Pour autant, l’époque de Vivien reste présente à travers des clins d’œil à Aubrey Beardsley ou à la plus tardive Tamara de Lempicka. Dès la couverture, inspirée du tableau Die Bonbonnière de Franz von Bayros, deux époques dialoguent sans se concurrencer. Comme chez Renée Vivien, le regard masculin est toutefois évacué : les illustrations arrachent l’érotisme lesbien au fantasme des artistes décadents masculins et en donne une version épurée, rappelant un autre poème très moderne de Renée Vivien :
J’ai puérilisé mon cœur dans l’innocence
De notre amour, éveil de calice enchanté.
Dans les jardins où se parfume le silence,
Où le rire fêlé retrouve l’innocence,
Ma Douce ! je t’adore avec simplicité.
Le présent volume est un hommage à Renée Vivien autant qu’une réinterprétation de son œuvre.
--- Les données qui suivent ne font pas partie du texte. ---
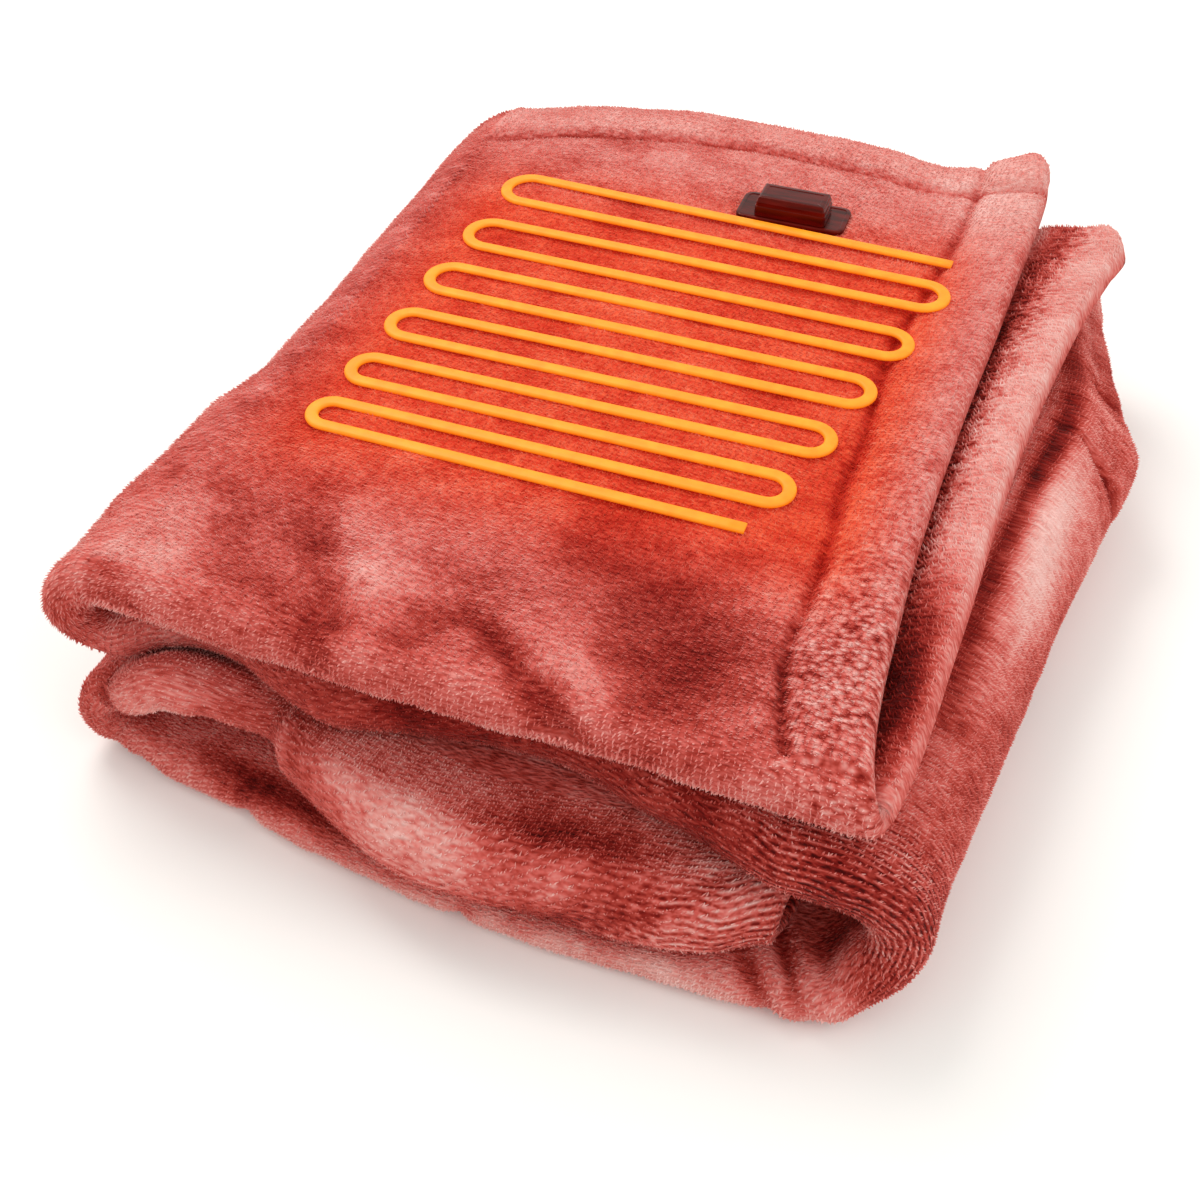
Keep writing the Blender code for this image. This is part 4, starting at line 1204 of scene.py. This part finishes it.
def pile_piece(field):
    """One field of tufts as an object."""
    points, place, lift = plant(field)
    firsts = np.arange(field.tufts)[:, None, None] * 4
    faces = firsts + np.array(((0, 2, 1), (0, 1, 3), (1, 2, 3), (2, 0, 3)))
    data = bpy.data.meshes.new(field.name)
    data.from_pydata(to_part(points), [], faces.reshape(-1, 3))
    corner_place = np.repeat(place, 4, axis=0)
    cut_map_of(data, *corner_place.T)
    roots = np.repeat(points.reshape(-1, 4, 3)[:, 0], 4, axis=0)
    tips = np.tile((ROOT_MARK, ROOT_MARK, ROOT_MARK, 1.0), field.tufts)
    outside = np.full(len(corner_place), field.outside)
    add_marks(data, corner_place[:, 0], corner_place[:, 1], roots, outside, np.repeat(lift, 4), tips)
    data.materials.append(pile_material)
    made = bpy.data.objects.new(field.name, data)
    bpy.context.scene.collection.objects.link(made)
    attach(made, "root")
    return made


pile_pieces = [pile_piece(field) for field in FIELDS]
print("triangles in the pile:", sum(len(piece.data.polygons) for piece in pile_pieces))

# %% [markdown]
# ## The heating wire
#
# The wire is laid in one line that goes back and forth in twelve rows and turns in half circles. On
# this blanket it shows as a flat orange band. We sweep one rounded section along the line. The band
# is stiffer than the cloth, so it rests on the high places and bridges the low ones. The rows aren't
# quite parallel, so each row's Y is given at two places and every next pair lies a little closer.

# %% Line of the heating wire
WIRE_WIDTH = 6 * MM
WIRE_THICK = 1.8 * MM
WIRE_ROWS = 12
WIRE_SPAN = (-104 * MM, 120 * MM)       # X at which the rows below are placed, left and right
WIRE_BACK = (129.3 * MM, 119.2 * MM)    # Y of the back row there
WIRE_PITCH = (24.9 * MM, 22.3 * MM)     # from the back row to the next one
WIRE_CLOSER = (0.78 * MM, 0.42 * MM)    # how much closer each next pair of rows lies
WIRE_ENDS = (127 * MM, 83 * MM)         # X of the free end of the back row and of the front row
WIRE_TIPS = (-113 * MM, 129 * MM)       # X of the first bend on the left and on the right
WIRE_TIP_STEPS = (-1.4 * MM, -8.7 * MM)     # how far each next bend on that side is moved
BEND_STEPS = 16
ROW_STEPS = 24
GAP = 0.3 * MM                          # between the band and the cloth
BAND_REACH = 14                         # steps of the line over which the band bridges low places


def wire_row(row, x):
    """Y of one of the wire's rows at X."""
    left, right = (WIRE_BACK[k] - WIRE_PITCH[k] * row + WIRE_CLOSER[k] * row * (row - 1) / 2
                   for k in (0, 1))
    return left + (right - left) * (x - WIRE_SPAN[0]) / (WIRE_SPAN[1] - WIRE_SPAN[0])


def straight(start, end, steps):
    """Places between two ends, without the ends."""
    return [start + (end - start) * k / steps for k in range(1, steps)]


def wire_line():
    """Places along the whole wire, from the free end of its back row to that of its front row."""
    points = [np.array((WIRE_ENDS[0], wire_row(0, WIRE_ENDS[0])))]
    for row in range(1, WIRE_ROWS):
        side = -1 if row % 2 == 1 else 1
        turn = row // 2 if side == -1 else row // 2 - 1
        tip = WIRE_TIPS[side > 0] + WIRE_TIP_STEPS[side > 0] * turn
        radius = (wire_row(row - 1, tip) - wire_row(row, tip)) / 2
        centre_x = tip - side * radius
        centre = np.array((centre_x, (wire_row(row - 1, centre_x) + wire_row(row, centre_x)) / 2))
        angles = [math.pi * (0.5 - k / BEND_STEPS) for k in range(BEND_STEPS + 1)]
        bend = [centre + radius * np.array((side * math.cos(a), math.sin(a))) for a in angles]
        points += straight(points[-1], bend[0], ROW_STEPS) + bend
    end = np.array((WIRE_ENDS[1], wire_row(WIRE_ROWS - 1, WIRE_ENDS[1])))
    return points + straight(points[-1], end, ROW_STEPS) + [end]


wire_places = wire_line()
print("length of the wire that shows, m:",
      round(sum(np.linalg.norm(b - a) for a, b in zip(wire_places, wire_places[1:])), 2))

# %% Helpers for pieces on the top
def height_of(surface, x, y):
    """Height of a mesh object at a place, from a ray that comes straight down."""
    hit, place, _, _ = surface.ray_cast((x, y, 1.0), (0.0, 0.0, -1.0))
    return place[2] if hit else FLAT_TOP


def link_mesh(name, mesh, material):
    """Turn a bmesh into a smooth object that rides on the pack."""
    data = bpy.data.meshes.new(name)
    mesh.to_mesh(data)
    mesh.free()
    data.materials.append(material)
    data.shade_smooth()
    made = bpy.data.objects.new(name, data)
    bpy.context.scene.collection.objects.link(made)
    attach(made, "root")
    return made


print("height where a ray meets no cloth, mm:", round(FLAT_TOP / MM, 1))

# %% Sweep the wire over the cloth
WIRE_SECTION = (        # to the side in half widths, and up in thicknesses
    (-1, 0.0), (-1, 0.45), (-0.9, 0.8), (-0.68, 1.0), (0.68, 1.0), (0.9, 0.8), (1, 0.45), (1, 0.0),
)


def resting_heights(places, reach):
    """Height of the band: the highest cloth within a few steps of each place, then evened out."""
    bare = np.array([height_of(cloth, *(place - CENTRE)) for place in places])
    padded = np.pad(bare, reach, mode="edge")
    highest = np.array([padded[k:k + 2 * reach + 1].max() for k in range(len(bare))])
    padded = np.pad(highest, reach, mode="edge")
    return np.array([padded[k:k + 2 * reach + 1].mean() for k in range(len(bare))]) + GAP


def wire_mesh(places):
    """The band, closed at both ends."""
    bpy.context.view_layer.update()
    mesh = bmesh.new()
    rings = []
    bases = resting_heights(places, BAND_REACH)
    for k, place in enumerate(places):
        run = places[min(k + 1, len(places) - 1)] - places[max(k - 1, 0)]
        side = np.array((-run[1], run[0])) / np.hypot(*run)
        ring = []
        for across, up in WIRE_SECTION:
            at = place - CENTRE + side * WIRE_WIDTH / 2 * across
            ring.append(mesh.verts.new((*at, bases[k] + up * WIRE_THICK)))
        rings.append(ring)
    count = len(WIRE_SECTION)
    for first, second in zip(rings, rings[1:]):
        for k in range(count):
            turn = (k + 1) % count
            mesh.faces.new((first[k], first[turn], second[turn], second[k]))
    mesh.faces.new(rings[0][::-1])
    mesh.faces.new(rings[-1])
    bmesh.ops.recalc_face_normals(mesh, faces=mesh.faces)
    return mesh


print("points round the band:", len(WIRE_SECTION))

# %% [markdown]
# ## Sleeve of the wire
#
# The sleeve is extruded silicone rubber, dyed amber. Silicone has an index of refraction of 1.41 and
# a satin face. The picture draws it as bright as if it glowed, so it gives off a little of its colour.
# The dye is faintly cloudy, in patches of about 7 mm.

# %% Silicone sleeve
sleeve, tree, shader = new_material("extruded amber silicone")
place = add_node(tree, "ShaderNodeTexCoord").outputs["Object"]
cloudy = add_node(tree, "ShaderNodeTexNoise", {"Vector": place, "Scale": 1 / (7 * MM), "Detail": 2.0})
amber = add_node(tree, "ShaderNodeValToRGB", {"Fac": cloudy.outputs["Fac"]})
set_ramp(amber, ((0.3, "F2860E"), (0.7, "F8981C")))
tree.links.new(amber.outputs["Color"], shader.inputs["Base Color"])
shader.inputs["Roughness"].default_value = 0.5
shader.inputs["IOR"].default_value = 1.41
shader.inputs["Emission Color"].default_value = linear("FF920A")
shader.inputs["Emission Strength"].default_value = 0.25
wire = link_mesh("heating_band", wire_mesh(wire_places), sleeve)
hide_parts("heating_wire")
print("faces in the wire:", len(wire.data.polygons))

# %% [markdown]
# ## The inlet
#
# The inlet is moulded in dark polycarbonate with a polished face. A thin plate is fixed to the cloth,
# and a low housing stands on it. The socket in its right end is not modelled; the housing is closed.
# Polycarbonate has an index of refraction of 1.585, which gives crisp, bright reflections on a nearly
# black body. The melt flowed in from one end, which leaves faint lines about 25 mm long and 4 mm wide.

# %% Polycarbonate
FLOW_LINES = (40, 260, 260)          # how many to a metre, along and to the sides
moulded, tree, shader = new_material("polished brown polycarbonate")
place = add_node(tree, "ShaderNodeTexCoord").outputs["Object"]
flow = add_node(tree, "ShaderNodeVectorMath", {0: place, 1: FLOW_LINES}, operation="MULTIPLY").outputs[0]
cloud = add_node(tree, "ShaderNodeTexNoise", {"Vector": flow, "Scale": 1.0, "Detail": 2.0})
brown = add_node(tree, "ShaderNodeValToRGB", {"Fac": cloud.outputs["Fac"]})
set_ramp(brown, ((0.3, "2C0302"), (0.7, "640C07")))
tree.links.new(brown.outputs["Color"], shader.inputs["Base Color"])
shader.inputs["Roughness"].default_value = 0.18
shader.inputs["IOR"].default_value = 1.585
shader.inputs["Specular Tint"].default_value = linear("C07060")
print("inlet material:", moulded.name)

# %% Moulded outlines
SHARPEST_CORNER = 0.3 * MM


def rounded_outline(size_x, size_y, radius, steps=6):
    """Corners of a rectangle with round corners, round its own middle."""
    points = []
    for quarter in range(4):
        centre_x = (size_x / 2 - radius) * (1 if quarter in (0, 3) else -1)
        centre_y = (size_y / 2 - radius) * (1 if quarter < 2 else -1)
        for k in range(steps + 1):
            angle = math.pi / 2 * (quarter + k / steps)
            points.append((centre_x + radius * math.cos(angle), centre_y + radius * math.sin(angle)))
    return points


def stacked(size, radius, centre, base, levels):
    """Loft outlines of one shape. `levels` are (height, inset) from the bottom up."""
    mesh = bmesh.new()
    rings = []
    for height, inset in levels:
        corner = max(radius - inset, SHARPEST_CORNER)
        outline_points = rounded_outline(size[0] - 2 * inset, size[1] - 2 * inset, corner)
        rings.append([mesh.verts.new((centre[0] + x, centre[1] + y, base + height))
                      for x, y in outline_points])
    for lower, upper in zip(rings, rings[1:]):
        for k in range(len(lower)):
            turn = (k + 1) % len(lower)
            mesh.faces.new((lower[k], lower[turn], upper[turn], upper[k]))
    mesh.faces.new(rings[0][::-1])
    mesh.faces.new(rings[-1])
    return mesh


plate_low, plate_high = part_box("inlet_flange")
block_low, block_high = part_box("inlet_housing")
plate_size, block_size = plate_high - plate_low, block_high - block_low
print("plate, mm:", [round(v / MM, 1) for v in plate_size])
print("housing, mm:", [round(v / MM, 1) for v in block_size])

# %% Plate and housing
PLATE_CORNER = 5 * MM
BLOCK_CORNER = 2.2 * MM
PLATE_LEVELS = ((0.0, 0.3), (0.3, 0.0), (1.7, 0.0), (2.2, 0.3), (2.4, 0.8), (2.4, 2.2), (2.0, 2.6),
                (2.0, 6.0))
BLOCK_LEVELS = ((0.0, 0.0), (0.8, 0.0), (5.0, 0.15), (5.3, 0.55), (7.4, 0.7), (7.7, 1.1), (9.2, 1.5),
                (9.8, 2.0), (10.0, 2.8), (10.0, 4.2), (9.7, 4.5), (9.7, 6.0))


def in_metres(levels):
    """The heights and insets of a table in millimetres."""
    return [(height * MM, inset * MM) for height, inset in levels]


plate_centre = (plate_low + plate_high) / 2
plate = link_mesh("inlet_plate", stacked(plate_size, PLATE_CORNER, plate_centre, plate_low[2],
                                         in_metres(PLATE_LEVELS)), moulded)
block_centre = (block_low + block_high) / 2
block = link_mesh("inlet_shell", stacked(block_size, BLOCK_CORNER, block_centre, block_low[2],
                                         in_metres(BLOCK_LEVELS)), moulded)
for piece, node in ((plate, "inlet_flange"), (block, "inlet_housing")):
    piece.data.set_sharp_from_angle(angle=math.radians(40))
    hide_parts(node)
print("inlet pieces:", plate.name, block.name)

# %% [markdown]
# ## Floor, light and background
#
# The picture is a plain product shot: a near-white room with no hard shadow. A white world gives most
# of the light. One large soft lamp, high on the left at the back, gives the folds their form, and a
# weaker one on the right opens the shadows there.

# %% Studio
FLOOR_SIZE = 6.0
floor_mesh = bmesh.new()
bmesh.ops.create_grid(floor_mesh, x_segments=1, y_segments=1, size=FLOOR_SIZE / 2)
floor_data = bpy.data.meshes.new("studio_floor")
floor_mesh.to_mesh(floor_data)
floor_mesh.free()
floor = bpy.data.objects.new("studio_floor", floor_data)
bpy.context.scene.collection.objects.link(floor)
paper, tree, shader = new_material("matt white paper")
shader.inputs["Base Color"].default_value = linear("FDFDFB")
shader.inputs["Roughness"].default_value = 1.0
floor_data.materials.append(paper)

world = bpy.data.worlds.new("white studio")
world.use_nodes = True
sky = world.node_tree.nodes["Background"]
sky.inputs["Color"].default_value = linear("FFFFFB")
sky.inputs["Strength"].default_value = 0.85
bpy.context.scene.world = world


def soft_lamp(name, place, aim, size, power, colour):
    """A square area lamp at `place` that looks at `aim`."""
    data = bpy.data.lights.new(name, "AREA")
    data.size = size
    data.energy = power
    data.color = linear(colour)[:3]
    lamp = bpy.data.objects.new(name, data)
    lamp.location = place
    direction = np.array(aim) - np.array(place)
    lamp.rotation_euler = (math.atan2(math.hypot(*direction[:2]), -direction[2]), 0,
                           math.atan2(direction[1], direction[0]) - math.pi / 2)
    bpy.context.scene.collection.objects.link(lamp)


soft_lamp("key", (-0.8, 0.5, 1.5), (0, 0, 0.05), 0.9, 13, "FFFAF6")
soft_lamp("fill", (1.1, -0.3, 1.0), (0, 0, 0.05), 1.0, 3.5, "FFFFFF")
bpy.context.scene.view_settings.view_transform = "Standard"

# %% [markdown]
# ## Finish
#
# Cloth may stand a little proud of the plain model, but the pieces keep its size.

# %% Finish
bpy.context.view_layer.update()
Cette création en continuum, qui reprend, poursuit, ouvre l’œuvre originelle, correspond elle aussi à l’une des ambitions poétiques de Vivien qui se réapproprie partout le travail de ses prédécesseurs, par la traduction et la réécriture : elle donne une version décadente des sonnets de Shakespeare, traduit et poursuit les poèmes de Swinburne, et, surtout, crée un pont de vingt-sept siècles entre elle et Sappho dont elle traduit, complète, poursuit les fragments dans un recueil de 1903. De ce petit livre-CD émane une réalisation possible de l’idéal de Renée Vivien, idéal vertical de transmission féminine à travers les siècles, idéal horizontal de la communauté des femmes.
Difficile de prêter des intentions à une disparue, mais il est fort probable que Renée Vivien, soucieuse de rester dans la mémoire de son lectorat féminin, eût aimé ce volume dans lequel les arts s’enlacent et s’enchevêtrent comme les « tissages » de Sappho, image dans ses recueils de la perfection créatrice.